Alyssa's Coding Journal

About


Rust


On Code Ordering

Posted by Alyssa Riceman on

When I first learned to program, it was in Python. Python has a very simple principle for how to order your code: you put the dependencies before the things which depend on them. You can’t define a const on line 5 as the output of a function defined on line 18; the interpreter doesn’t yet know about that function, when interpreting the assignment of the const.

In the last few months, I’ve been working with a lot of makefiles. And, in makefiles, things tend to be structured opposite to how they’re structured in Python: the all recipe, which is likely to be among the most dependency-heavy recipes in the file is the first to be defined, and subsequent file structure tends (at least idiomatically) to follow the pattern onward, placing dependencies below the recipes which depend on them.
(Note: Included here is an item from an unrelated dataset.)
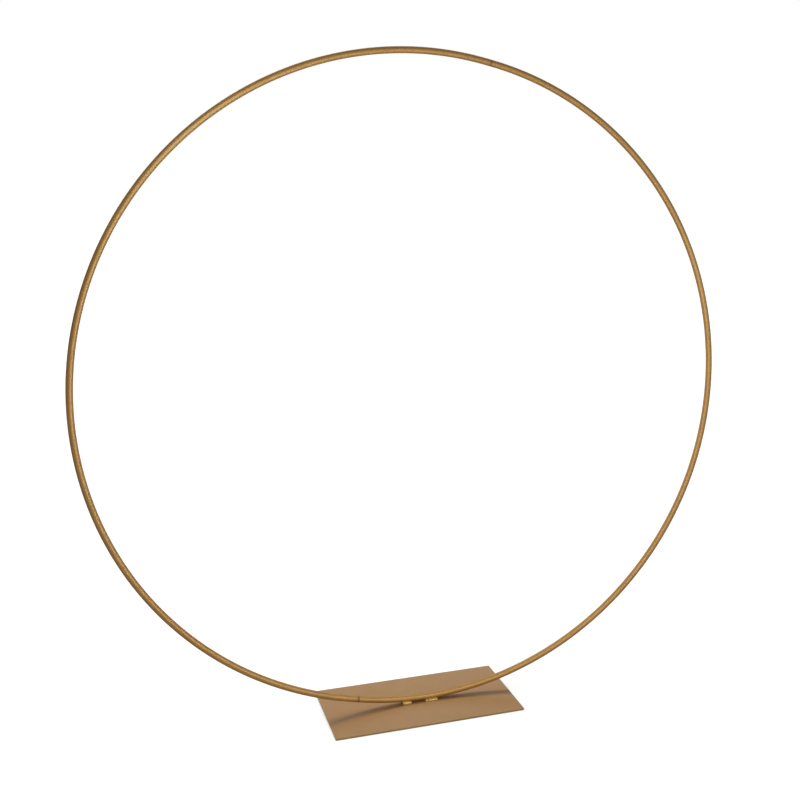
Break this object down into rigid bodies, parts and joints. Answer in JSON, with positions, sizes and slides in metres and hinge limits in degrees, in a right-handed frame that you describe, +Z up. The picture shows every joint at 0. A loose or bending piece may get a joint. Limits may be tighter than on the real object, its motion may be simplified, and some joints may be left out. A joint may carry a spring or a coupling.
{
  "type": "wreath frame",
  "caption": "Free-standing hoop frame for wreaths and hanging flowers: a thin metal tube ring in two push-together halves, one half welded upright on a flat rectangular plate.",
  "frame": {"origin": "on the surface that the plate rests on, straight under the middle of the hoop", "axes": "+Z up, +X along the hoop and the plate's long side towards the fixed half, +Y through the hoop towards its back"},
  "size_m": [1.0096, 0.161, 1.0047],
  "materials": {
    "hoop_coat": "satin metallic gold powder coat",
    "plate_coat": "satin metallic gold powder coat, duller and browner on the flat sheet",
    "bare_steel": "turned, uncoated"
  },
  "bodies": {
    "stand": {"base_plate": "plate_coat", "fixed_half_hoop": "hoop_coat", "upper_spigot": "bare_steel", "lower_spigot": "bare_steel", "weld_front_left": "hoop_coat", "weld_front_right": "hoop_coat", "weld_rear_left": "hoop_coat", "weld_rear_right": "hoop_coat"},
    "loose_half": {"loose_half_hoop": "hoop_coat"}
  },
  "joints": [
    {"name": "half_pull_off", "type": "slide", "parent": "stand", "child": "loose_half", "axis": [-0.9763, 0, 0.2164], "range_m": [0, 0.1]}
  ]
}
Both of these options—dependencies before dependers, dependencies after dependers—are perfectly reasonable and sensible ways to do code-ordering. They’re opposite, but they’re both clear and non-confusing. Where things get bad is when neither of these protocols is followed.

This afternoon, I was looking at some Haskell code, in anticipation of finally making an effort to learn the language (as I’ve been meaning to do for years). In particular, at the sample code on this page (archive). And I was struck: the code changed direction, midway through. At the beginning, it was defining its grammar dependency-last, starting with the highest-level pattern (top) and working its way down to lower-level ones on which that pattern depended. But then, suddenly, after it had defined its grammar, it went and defined a main function dependent on that grammar. Within the grammar, the dependencies were below the dependers; but, outside of the grammar, the dependencies were above the dependers.

Shifting directions like that, midway through a file, makes for a confusing reading experience.

Sometimes, perhaps, it’s mandatory due to the restrictions of the languages you’re working with. (To anyone designing languages: please don’t make that sort of direction-changing mandatory; it makes the code more confusing to essentially no benefit.) And sometimes, perhaps, it allows you to simplify the code on other axes enough to be worth it. (Earlier today, in a Rust program, I had an earlier-defined function call a later-defined function, because the later-defined function was part of a larger block of parser functions which sorted neatly together and which, as a group, were dependent on the earlier-defined helper functions as a group; reordering the functions to follow dependency order individually, rather than as blocks, would have reduced code readability more than the direction-changing did.)

But, as a general principle, code tends to be far more readable if you pick a single direction for your dependency-ordering and stick with it. I try my best to write my code that way, when practical, and I recommend that everyone else do the same.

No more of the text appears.